TASK – Copy each line where the word "bodies" occurs.

DATA SHOWN –
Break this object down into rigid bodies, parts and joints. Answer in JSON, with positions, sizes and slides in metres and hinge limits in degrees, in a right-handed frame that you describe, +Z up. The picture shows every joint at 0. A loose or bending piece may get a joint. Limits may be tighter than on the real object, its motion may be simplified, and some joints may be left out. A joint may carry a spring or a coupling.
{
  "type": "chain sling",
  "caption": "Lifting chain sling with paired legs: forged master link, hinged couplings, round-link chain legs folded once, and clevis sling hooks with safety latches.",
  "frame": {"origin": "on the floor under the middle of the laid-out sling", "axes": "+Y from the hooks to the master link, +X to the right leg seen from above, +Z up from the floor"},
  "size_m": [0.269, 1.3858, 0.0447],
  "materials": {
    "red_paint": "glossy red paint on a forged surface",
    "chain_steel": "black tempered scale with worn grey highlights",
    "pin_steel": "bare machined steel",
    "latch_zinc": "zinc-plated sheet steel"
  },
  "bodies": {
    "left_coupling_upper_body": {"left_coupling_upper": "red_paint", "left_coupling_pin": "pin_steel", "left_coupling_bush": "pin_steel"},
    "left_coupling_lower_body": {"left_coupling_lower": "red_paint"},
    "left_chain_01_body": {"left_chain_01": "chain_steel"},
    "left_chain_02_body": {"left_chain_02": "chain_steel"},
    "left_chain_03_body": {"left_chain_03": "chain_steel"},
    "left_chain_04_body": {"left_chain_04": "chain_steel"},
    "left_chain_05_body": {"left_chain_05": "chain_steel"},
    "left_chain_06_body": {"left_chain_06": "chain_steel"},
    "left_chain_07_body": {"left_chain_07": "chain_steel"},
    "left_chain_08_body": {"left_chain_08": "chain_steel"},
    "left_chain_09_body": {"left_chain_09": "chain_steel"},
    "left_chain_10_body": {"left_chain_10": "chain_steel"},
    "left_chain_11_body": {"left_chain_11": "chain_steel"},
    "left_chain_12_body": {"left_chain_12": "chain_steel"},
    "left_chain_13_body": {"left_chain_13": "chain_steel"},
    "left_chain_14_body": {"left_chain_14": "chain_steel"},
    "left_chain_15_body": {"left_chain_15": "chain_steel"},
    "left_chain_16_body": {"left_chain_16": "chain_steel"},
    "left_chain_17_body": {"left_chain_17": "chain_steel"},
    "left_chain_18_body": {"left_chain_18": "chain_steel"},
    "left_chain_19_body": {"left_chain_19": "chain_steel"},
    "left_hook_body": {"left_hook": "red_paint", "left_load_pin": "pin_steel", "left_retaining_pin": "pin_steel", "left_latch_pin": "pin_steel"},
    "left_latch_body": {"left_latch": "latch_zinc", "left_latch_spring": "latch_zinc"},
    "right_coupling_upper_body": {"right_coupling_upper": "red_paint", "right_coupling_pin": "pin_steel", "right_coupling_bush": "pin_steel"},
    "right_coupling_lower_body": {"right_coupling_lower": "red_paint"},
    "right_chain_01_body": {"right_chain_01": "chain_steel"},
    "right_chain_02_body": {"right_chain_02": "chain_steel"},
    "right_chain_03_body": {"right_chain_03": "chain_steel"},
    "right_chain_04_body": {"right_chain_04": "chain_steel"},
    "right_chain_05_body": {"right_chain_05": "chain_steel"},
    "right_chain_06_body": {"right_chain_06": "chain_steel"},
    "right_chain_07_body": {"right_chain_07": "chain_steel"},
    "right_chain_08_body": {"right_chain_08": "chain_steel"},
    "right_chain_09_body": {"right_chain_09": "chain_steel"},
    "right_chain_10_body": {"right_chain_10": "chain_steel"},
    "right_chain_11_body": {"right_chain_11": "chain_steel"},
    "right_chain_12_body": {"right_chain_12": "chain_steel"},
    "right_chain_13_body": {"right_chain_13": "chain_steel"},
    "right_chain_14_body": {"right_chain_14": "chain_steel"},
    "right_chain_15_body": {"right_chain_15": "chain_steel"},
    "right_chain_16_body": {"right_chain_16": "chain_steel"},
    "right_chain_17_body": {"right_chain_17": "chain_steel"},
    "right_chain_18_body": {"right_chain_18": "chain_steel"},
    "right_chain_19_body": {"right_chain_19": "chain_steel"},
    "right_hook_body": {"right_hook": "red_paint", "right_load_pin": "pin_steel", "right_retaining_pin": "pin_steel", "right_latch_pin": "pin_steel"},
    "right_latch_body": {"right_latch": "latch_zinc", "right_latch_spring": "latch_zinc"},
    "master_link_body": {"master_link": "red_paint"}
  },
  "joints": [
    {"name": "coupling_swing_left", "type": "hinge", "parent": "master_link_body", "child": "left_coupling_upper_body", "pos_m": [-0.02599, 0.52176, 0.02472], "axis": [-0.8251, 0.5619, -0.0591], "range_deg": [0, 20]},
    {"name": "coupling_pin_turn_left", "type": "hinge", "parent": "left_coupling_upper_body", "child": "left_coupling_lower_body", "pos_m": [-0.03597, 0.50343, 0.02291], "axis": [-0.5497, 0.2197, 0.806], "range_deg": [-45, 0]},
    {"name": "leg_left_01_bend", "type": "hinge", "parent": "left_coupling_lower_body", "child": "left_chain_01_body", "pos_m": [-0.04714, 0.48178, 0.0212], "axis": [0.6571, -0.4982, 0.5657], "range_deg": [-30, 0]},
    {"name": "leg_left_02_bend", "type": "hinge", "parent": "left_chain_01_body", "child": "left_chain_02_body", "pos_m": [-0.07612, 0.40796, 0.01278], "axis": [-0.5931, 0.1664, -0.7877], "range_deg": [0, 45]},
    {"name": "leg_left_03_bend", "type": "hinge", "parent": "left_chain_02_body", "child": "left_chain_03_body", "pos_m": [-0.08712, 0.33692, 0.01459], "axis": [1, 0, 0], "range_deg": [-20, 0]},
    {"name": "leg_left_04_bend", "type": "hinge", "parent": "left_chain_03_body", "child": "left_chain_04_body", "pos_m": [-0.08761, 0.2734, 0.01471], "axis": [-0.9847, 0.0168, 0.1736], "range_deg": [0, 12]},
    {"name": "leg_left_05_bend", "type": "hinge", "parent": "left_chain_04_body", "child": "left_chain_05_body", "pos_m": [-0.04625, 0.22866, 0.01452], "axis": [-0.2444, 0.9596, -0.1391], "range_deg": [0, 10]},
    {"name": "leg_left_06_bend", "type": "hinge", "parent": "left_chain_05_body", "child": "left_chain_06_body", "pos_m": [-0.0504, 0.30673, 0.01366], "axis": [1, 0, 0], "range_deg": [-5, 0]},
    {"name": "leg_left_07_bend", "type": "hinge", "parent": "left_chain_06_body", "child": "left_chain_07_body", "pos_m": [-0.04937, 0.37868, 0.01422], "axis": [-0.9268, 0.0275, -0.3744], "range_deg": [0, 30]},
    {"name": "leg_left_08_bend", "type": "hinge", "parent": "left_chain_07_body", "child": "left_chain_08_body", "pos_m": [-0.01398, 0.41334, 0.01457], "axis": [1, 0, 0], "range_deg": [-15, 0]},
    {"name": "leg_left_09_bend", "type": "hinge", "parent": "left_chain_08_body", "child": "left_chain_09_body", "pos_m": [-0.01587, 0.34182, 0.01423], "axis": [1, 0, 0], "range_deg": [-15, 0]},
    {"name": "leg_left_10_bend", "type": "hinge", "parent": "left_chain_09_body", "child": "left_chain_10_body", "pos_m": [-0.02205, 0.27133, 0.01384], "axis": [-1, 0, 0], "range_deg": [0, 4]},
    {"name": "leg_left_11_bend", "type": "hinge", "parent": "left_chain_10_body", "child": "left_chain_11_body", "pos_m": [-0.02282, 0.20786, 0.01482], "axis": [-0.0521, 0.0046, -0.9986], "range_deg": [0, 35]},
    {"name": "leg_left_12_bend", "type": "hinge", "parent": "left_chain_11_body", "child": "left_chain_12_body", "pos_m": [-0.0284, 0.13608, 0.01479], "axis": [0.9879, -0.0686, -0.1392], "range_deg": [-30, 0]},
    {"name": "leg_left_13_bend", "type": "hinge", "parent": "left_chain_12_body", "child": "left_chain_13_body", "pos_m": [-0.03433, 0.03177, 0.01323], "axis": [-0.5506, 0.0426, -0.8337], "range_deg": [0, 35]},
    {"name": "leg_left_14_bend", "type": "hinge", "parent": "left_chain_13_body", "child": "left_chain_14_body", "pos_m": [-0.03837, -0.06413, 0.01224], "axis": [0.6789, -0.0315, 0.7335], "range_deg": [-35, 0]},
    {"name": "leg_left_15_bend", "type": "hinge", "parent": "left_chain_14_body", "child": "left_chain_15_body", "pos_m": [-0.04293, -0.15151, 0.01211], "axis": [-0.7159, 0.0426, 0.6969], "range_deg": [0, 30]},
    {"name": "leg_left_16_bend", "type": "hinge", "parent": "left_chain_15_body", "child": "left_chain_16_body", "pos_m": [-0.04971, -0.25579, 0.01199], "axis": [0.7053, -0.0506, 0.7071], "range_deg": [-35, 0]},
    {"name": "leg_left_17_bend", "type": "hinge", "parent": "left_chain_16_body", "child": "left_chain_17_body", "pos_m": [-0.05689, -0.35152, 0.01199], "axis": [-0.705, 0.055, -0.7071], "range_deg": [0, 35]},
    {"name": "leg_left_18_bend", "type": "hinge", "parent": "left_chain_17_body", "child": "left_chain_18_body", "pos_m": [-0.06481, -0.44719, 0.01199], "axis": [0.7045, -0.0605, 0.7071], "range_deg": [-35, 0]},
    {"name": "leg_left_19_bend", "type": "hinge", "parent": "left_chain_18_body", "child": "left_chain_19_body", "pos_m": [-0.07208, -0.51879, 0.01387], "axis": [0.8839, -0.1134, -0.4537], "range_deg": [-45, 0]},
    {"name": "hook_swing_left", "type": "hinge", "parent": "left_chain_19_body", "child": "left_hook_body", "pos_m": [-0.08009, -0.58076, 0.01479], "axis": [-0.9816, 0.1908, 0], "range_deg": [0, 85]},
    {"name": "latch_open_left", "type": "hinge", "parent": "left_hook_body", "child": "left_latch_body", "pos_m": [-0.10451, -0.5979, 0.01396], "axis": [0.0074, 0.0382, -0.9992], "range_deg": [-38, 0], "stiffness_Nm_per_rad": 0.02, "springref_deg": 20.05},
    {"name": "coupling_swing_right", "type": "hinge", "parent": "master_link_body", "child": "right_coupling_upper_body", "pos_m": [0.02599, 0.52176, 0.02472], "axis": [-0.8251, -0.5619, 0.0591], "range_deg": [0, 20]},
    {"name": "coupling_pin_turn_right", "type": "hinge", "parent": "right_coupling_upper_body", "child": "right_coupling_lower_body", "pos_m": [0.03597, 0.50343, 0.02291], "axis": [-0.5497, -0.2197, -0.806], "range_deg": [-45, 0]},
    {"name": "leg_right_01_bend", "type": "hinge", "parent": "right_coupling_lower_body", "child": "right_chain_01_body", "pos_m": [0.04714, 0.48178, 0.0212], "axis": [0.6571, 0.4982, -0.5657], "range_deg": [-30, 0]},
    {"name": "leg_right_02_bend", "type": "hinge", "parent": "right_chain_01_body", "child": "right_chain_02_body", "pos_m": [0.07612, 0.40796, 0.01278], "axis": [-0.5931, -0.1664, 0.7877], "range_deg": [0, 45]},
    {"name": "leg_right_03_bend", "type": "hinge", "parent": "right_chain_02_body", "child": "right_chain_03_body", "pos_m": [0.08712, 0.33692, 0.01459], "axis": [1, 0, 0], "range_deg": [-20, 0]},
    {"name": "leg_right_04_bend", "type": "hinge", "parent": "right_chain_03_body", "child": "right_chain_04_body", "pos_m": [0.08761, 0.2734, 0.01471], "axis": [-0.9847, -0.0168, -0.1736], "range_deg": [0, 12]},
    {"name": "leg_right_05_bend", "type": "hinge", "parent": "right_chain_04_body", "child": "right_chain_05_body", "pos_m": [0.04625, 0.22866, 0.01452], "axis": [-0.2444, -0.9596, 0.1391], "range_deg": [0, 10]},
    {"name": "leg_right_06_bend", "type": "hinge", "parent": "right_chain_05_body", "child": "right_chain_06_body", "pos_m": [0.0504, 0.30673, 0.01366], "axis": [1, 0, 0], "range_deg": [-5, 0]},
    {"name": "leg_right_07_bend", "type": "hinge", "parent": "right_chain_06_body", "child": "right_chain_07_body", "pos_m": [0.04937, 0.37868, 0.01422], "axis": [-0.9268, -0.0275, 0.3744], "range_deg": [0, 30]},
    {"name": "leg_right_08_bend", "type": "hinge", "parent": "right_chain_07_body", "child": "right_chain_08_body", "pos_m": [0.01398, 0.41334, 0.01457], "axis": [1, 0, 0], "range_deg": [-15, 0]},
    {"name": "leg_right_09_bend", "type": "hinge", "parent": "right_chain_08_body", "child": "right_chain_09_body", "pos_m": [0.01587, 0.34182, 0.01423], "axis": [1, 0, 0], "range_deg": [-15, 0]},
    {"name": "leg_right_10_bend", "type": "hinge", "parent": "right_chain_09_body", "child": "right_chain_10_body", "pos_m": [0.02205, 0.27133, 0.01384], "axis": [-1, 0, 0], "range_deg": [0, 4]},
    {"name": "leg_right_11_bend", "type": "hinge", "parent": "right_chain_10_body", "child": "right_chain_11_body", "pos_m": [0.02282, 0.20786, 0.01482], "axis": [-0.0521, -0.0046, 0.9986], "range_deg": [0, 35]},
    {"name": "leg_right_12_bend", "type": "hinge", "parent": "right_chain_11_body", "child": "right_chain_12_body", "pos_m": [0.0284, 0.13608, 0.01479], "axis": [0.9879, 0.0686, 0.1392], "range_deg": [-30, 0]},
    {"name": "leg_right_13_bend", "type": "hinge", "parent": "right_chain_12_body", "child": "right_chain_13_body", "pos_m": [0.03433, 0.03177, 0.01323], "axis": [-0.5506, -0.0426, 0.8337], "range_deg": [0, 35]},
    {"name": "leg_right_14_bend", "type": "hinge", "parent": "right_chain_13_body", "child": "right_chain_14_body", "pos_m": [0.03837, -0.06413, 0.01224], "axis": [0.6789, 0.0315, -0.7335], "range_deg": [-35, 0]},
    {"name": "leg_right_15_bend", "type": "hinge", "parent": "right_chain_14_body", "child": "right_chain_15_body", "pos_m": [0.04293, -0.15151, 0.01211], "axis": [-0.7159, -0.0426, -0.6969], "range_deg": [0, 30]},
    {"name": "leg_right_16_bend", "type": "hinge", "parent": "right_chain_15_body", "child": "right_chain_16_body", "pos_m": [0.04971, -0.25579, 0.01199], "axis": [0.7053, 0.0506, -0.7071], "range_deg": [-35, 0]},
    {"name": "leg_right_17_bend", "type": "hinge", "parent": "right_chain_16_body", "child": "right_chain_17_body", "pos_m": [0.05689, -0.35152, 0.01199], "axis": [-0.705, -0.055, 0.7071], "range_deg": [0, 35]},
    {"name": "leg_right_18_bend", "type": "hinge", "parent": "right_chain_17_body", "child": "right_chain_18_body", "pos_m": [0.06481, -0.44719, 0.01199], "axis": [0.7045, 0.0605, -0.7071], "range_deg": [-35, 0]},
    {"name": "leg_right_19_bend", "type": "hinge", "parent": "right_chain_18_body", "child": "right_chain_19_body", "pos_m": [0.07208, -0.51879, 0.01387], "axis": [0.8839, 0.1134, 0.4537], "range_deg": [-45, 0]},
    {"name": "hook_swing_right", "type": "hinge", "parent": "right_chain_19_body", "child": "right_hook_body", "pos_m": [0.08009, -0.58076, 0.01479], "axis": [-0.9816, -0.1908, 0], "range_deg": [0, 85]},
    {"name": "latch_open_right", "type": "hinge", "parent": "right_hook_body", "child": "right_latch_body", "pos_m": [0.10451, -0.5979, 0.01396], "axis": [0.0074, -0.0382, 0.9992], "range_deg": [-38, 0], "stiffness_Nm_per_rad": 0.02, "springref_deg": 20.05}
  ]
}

PROBLEM SOLUTION –
Break this object down into rigid bodies, parts and joints. Answer in JSON, with positions, sizes and slides in metres and hinge limits in degrees, in a right-handed frame that you describe, +Z up. The picture shows every joint at 0. A loose or bending piece may get a joint. Limits may be tighter than on the real object, its motion may be simplified, and some joints may be left out. A joint may carry a spring or a coupling.
  "bodies": {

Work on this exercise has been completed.